**Available data:**
------------------------------------

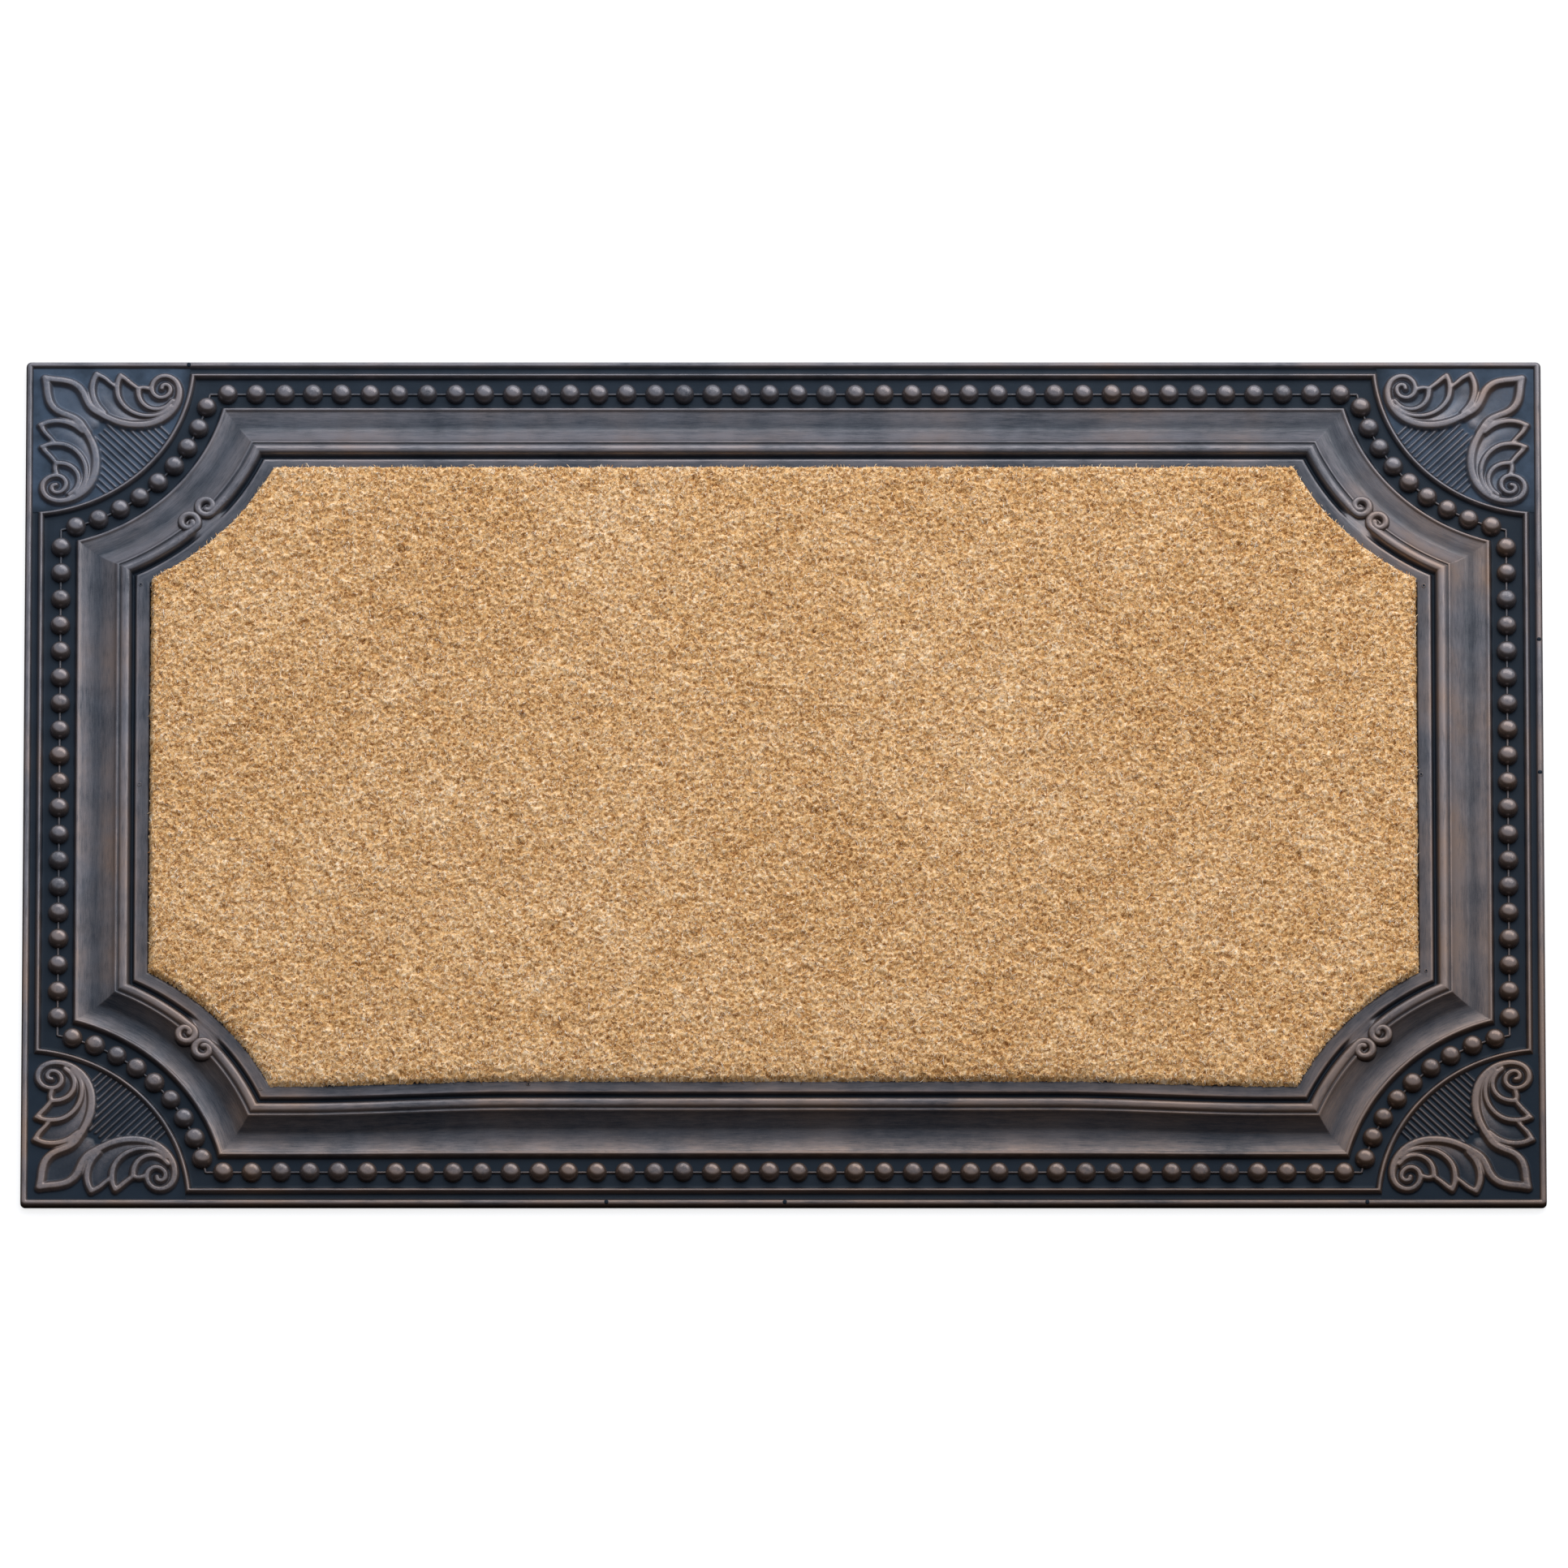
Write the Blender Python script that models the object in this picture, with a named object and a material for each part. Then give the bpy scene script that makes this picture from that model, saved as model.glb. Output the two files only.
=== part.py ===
"""Moulded rubber door mat with an inlaid coir panel, as four separate solids.

Frame: metres, +Z up.  The origin is the middle of the underside, +X runs along
the long side, +Y towards the far long side.  The rubber is one moulding: a thin
floor, a relief border and a recess.  The coir panel (pile on its backing) lies
in the recess on a film of adhesive.

The whole border follows one closed path.  `e` is the distance inward from the
straight outer edges.  Each corner of the path is a concave quarter arc centred
on the mat's own outer corner, with radius ARC_BASE + e.
"""
import math

import bmesh
import bpy
from mathutils import Vector
from mathutils.geometry import delaunay_2d_cdt

MM = 0.001

# ---- driving dimensions, millimetres ---------------------------------------
LENGTH = 965.0            # along X
WIDTH = 584.0             # along Y
CORNER_R = 3.0            # rounding of the four outer corners in plan
ARC_BASE = 96.5           # corner arc radius at e = 0
ARC_STEPS = 9             # facets in each corner arc

FLOOR_Z = 3.0             # top of the thin rubber floor under the coir
GROUND_Z = 3.8            # ground of the bead channel and the corner panels
RIM_Z = 5.8               # crest of the outer rim
LINE_Z = 7.2              # crest of the raised line outside the beads

# outer rim, on the rectangle: (inset from the edge, height)
RIM_PROFILE = ((0.0, 3.6), (0.7, 5.1), (2.2, RIM_Z), (3.9, 5.4), (5.1, GROUND_Z))

# raised line, on the notched path
LINE_FOOT_OUT, LINE_FOOT_IN = 7.9, 12.6
LINE_PROFILE = ((9.0, 6.5), (10.2, LINE_Z), (11.4, 6.5))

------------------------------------

**What to work on:**
Give an exact copy of all the data shown above.

**Result of the exercise:**
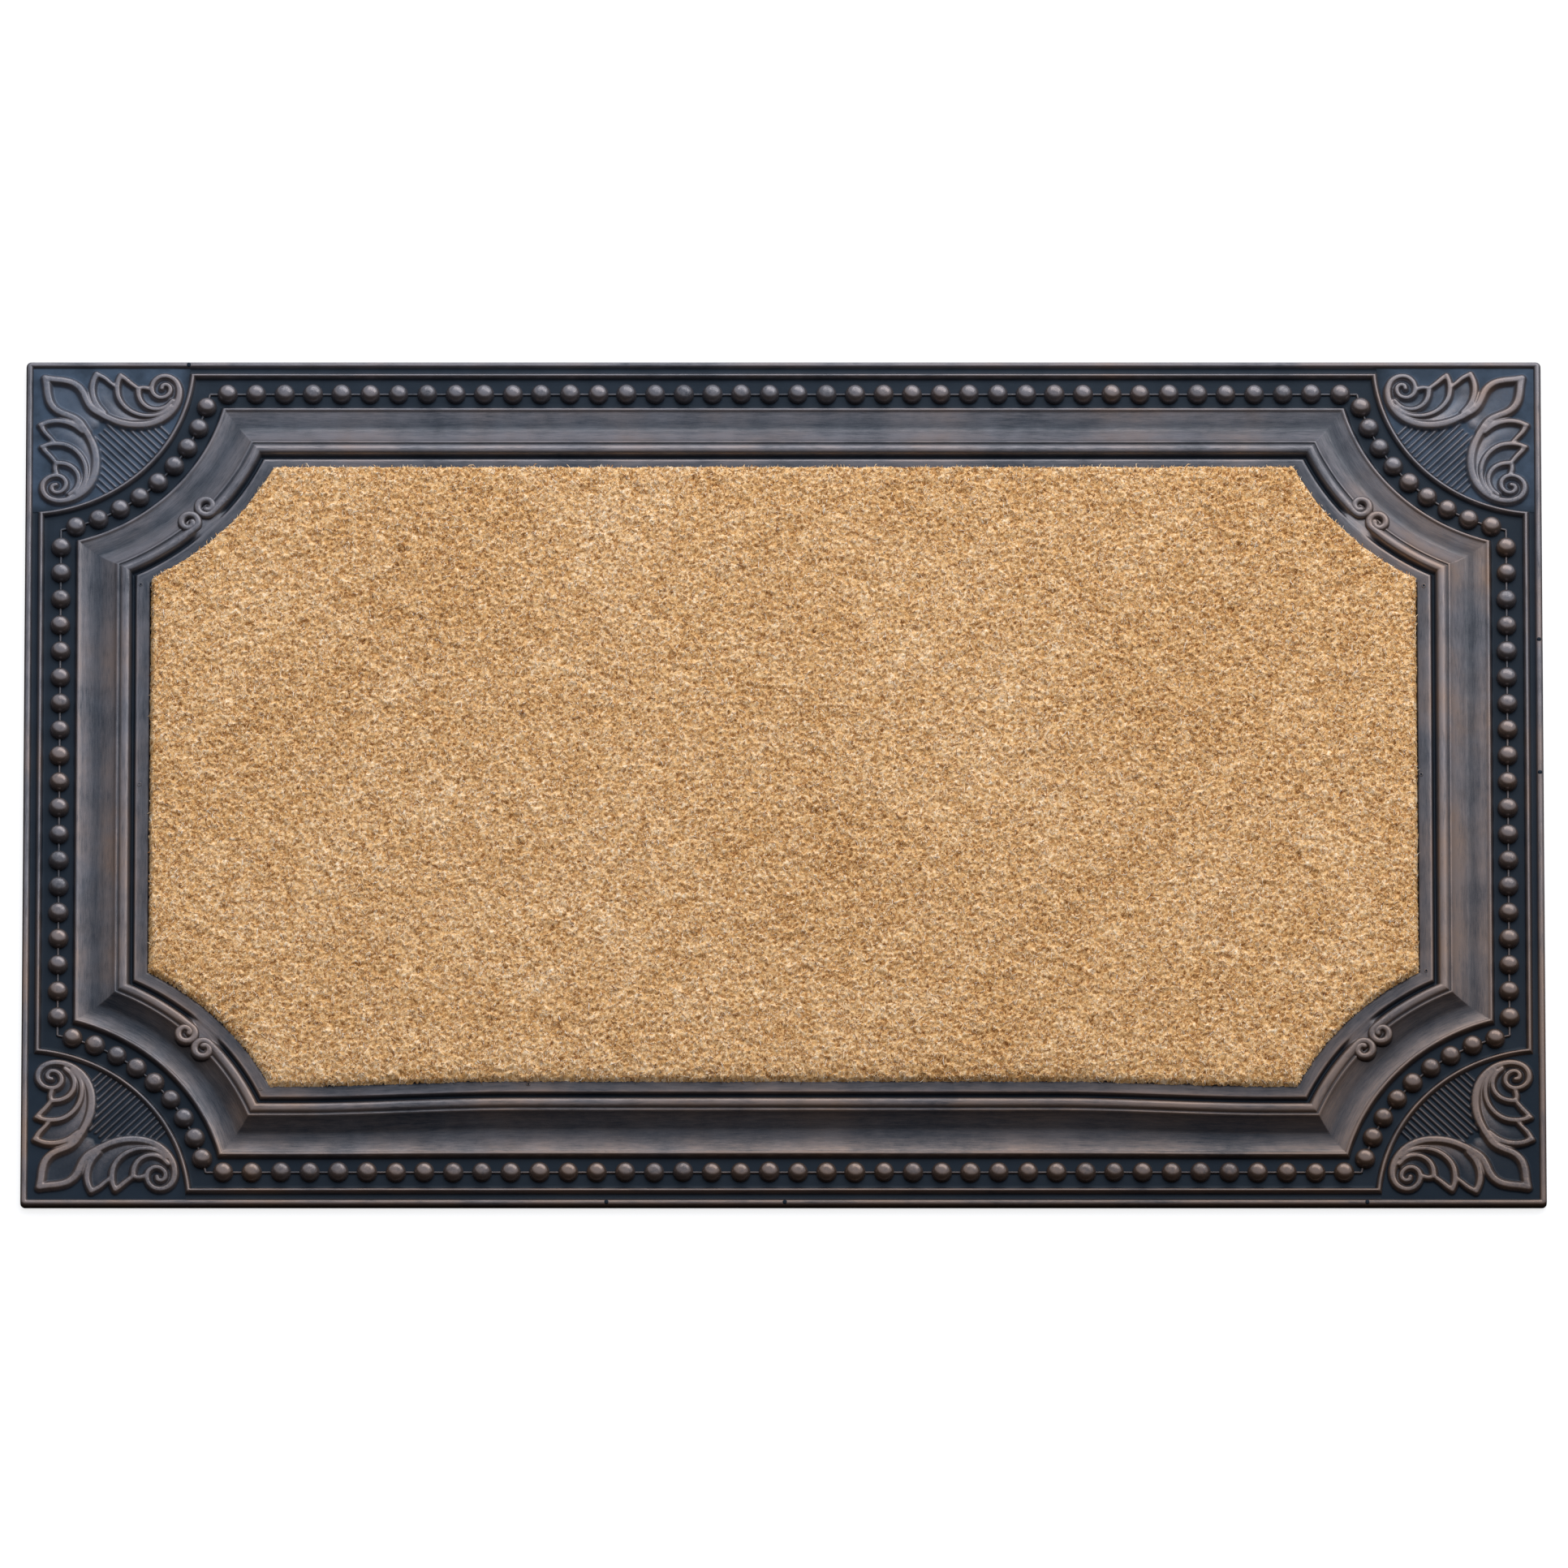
Write the Blender Python script that models the object in this picture, with a named object and a material for each part. Then give the bpy scene script that makes this picture from that model, saved as model.glb. Output the two files only.
=== part.py ===
"""Moulded rubber door mat with an inlaid coir panel, as four separate solids.

Frame: metres, +Z up.  The origin is the middle of the underside, +X runs along
the long side, +Y towards the far long side.  The rubber is one moulding: a thin
floor, a relief border and a recess.  The coir panel (pile on its backing) lies
in the recess on a film of adhesive.

The whole border follows one closed path.  `e` is the distance inward from the
straight outer edges.  Each corner of the path is a concave quarter arc centred
on the mat's own outer corner, with radius ARC_BASE + e.
"""
import math

import bmesh
import bpy
from mathutils import Vector
from mathutils.geometry import delaunay_2d_cdt

MM = 0.001

# ---- driving dimensions, millimetres ---------------------------------------
LENGTH = 965.0            # along X
WIDTH = 584.0             # along Y
CORNER_R = 3.0            # rounding of the four outer corners in plan
ARC_BASE = 96.5           # corner arc radius at e = 0
ARC_STEPS = 9             # facets in each corner arc

FLOOR_Z = 3.0             # top of the thin rubber floor under the coir
GROUND_Z = 3.8            # ground of the bead channel and the corner panels
RIM_Z = 5.8               # crest of the outer rim
LINE_Z = 7.2              # crest of the raised line outside the beads

# outer rim, on the rectangle: (inset from the edge, height)
RIM_PROFILE = ((0.0, 3.6), (0.7, 5.1), (2.2, RIM_Z), (3.9, 5.4), (5.1, GROUND_Z))

# raised line, on the notched path
LINE_FOOT_OUT, LINE_FOOT_IN = 7.9, 12.6
LINE_PROFILE = ((9.0, 6.5), (10.2, LINE_Z), (11.4, 6.5))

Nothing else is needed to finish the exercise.